Tatiane is graduated in Social Sciences, is an Analyst in Science and Technology at CAPES — the agency in charge of evaluating research and graduate education in Brazil. There, she works at “Portal de Periódicos”, a Coordination that negotiates subscriptions to scientific journals. She is currently pursuing a PhD in Information Science at the Brazilian Institute of Information in Science and Technology (IBICT) in association with the Federal University of Rio de Janeiro (UFRJ). Tatiane will join the CEPED/Université Paris-Cité in 2023 to pursue research stay. Her topics of interest are: open science, open access, science policies, research evaluation system and asymmetries in the world scientific system.

André Appel

André is an Information Scientist working on topics such as open access scholarly journals, scholarly communication, and information management. He is an Adjunct Professor at the Federal University of Rondônia (Unir), and a Researcher at the Brazilian Institute of Information in Science and Technology (Ibict), in Brazil. He is willing to collaborate on the development of open access publication strategies, by collecting and providing data supporting the socioeconomic sustainability of open access publication models, focusing on the Diamond OA route.

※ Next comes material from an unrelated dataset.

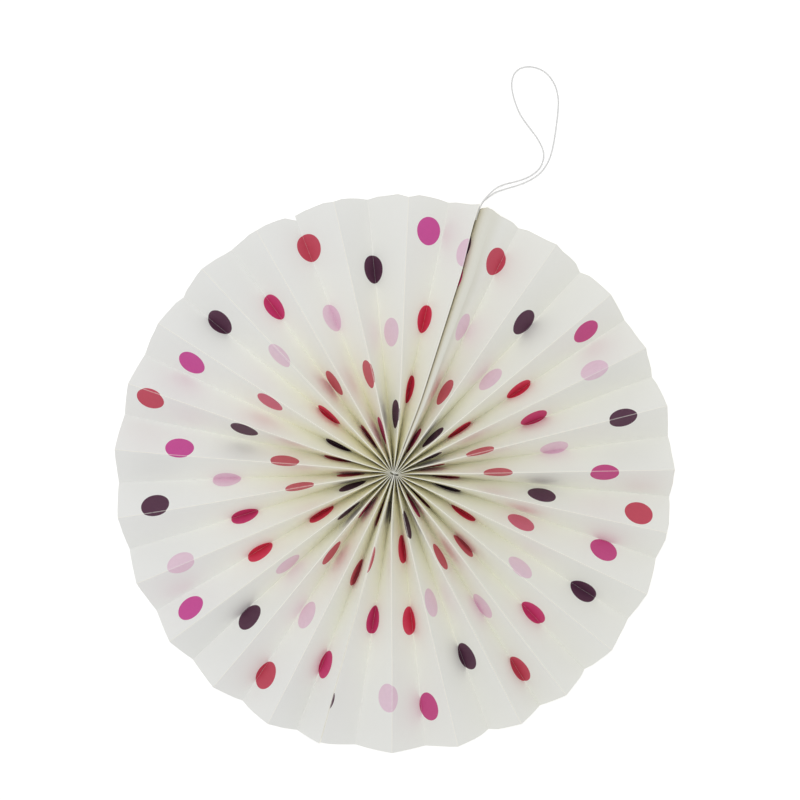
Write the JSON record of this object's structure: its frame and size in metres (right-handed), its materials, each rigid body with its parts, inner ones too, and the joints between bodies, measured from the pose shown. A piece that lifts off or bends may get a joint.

To know more about his qualifications and publications, please visit his ORCID profile.

Ismael Rafols

Ismael is a senior researcher at the Centre for Science and Technology Studies at Leiden University, where he leads the UNESCO Chair on Diversity and Inclusion in Global Science. He works on science policy developing novel approaches to S&T indicators, using mixed-methods for informing evaluation, foresight and research strategies. 

Francois van Schalkwyk

Francois is a postdoctoral research fellow at the Centre for Research on Evaluation, Science and Technology (CREST) at Stellenbosch University, South Africa. His research interests include higher education studies, science communication and open science as part of an overarching interest in the social dynamics of knowledge production.

Matias F. Milia

Matías is a sociologist and postdoctoral affiliate at the University of Notre Dame, studying the entanglements of data infrastructures, environmental challenges, knowledge circulation, and future-oriented research from a translational STS perspective. He’s a Research Fellow of the Open Environmental Data Project (OEDP) and has research experience in Argentina, Ecuador, France, and Mexico. Matías serves as a member of the Scientific Committee at the Latin American Network for Economics of Learning, Innovation, and Competence Building Systems (LALICS). Currently, he’s a researcher at the SEEKCommons initiative, exploring Open Science’s contribution to socio-environmental research and knowledge dissemination with a distributed network of STS scholars, OS practitioners, and socio-environmental researchers.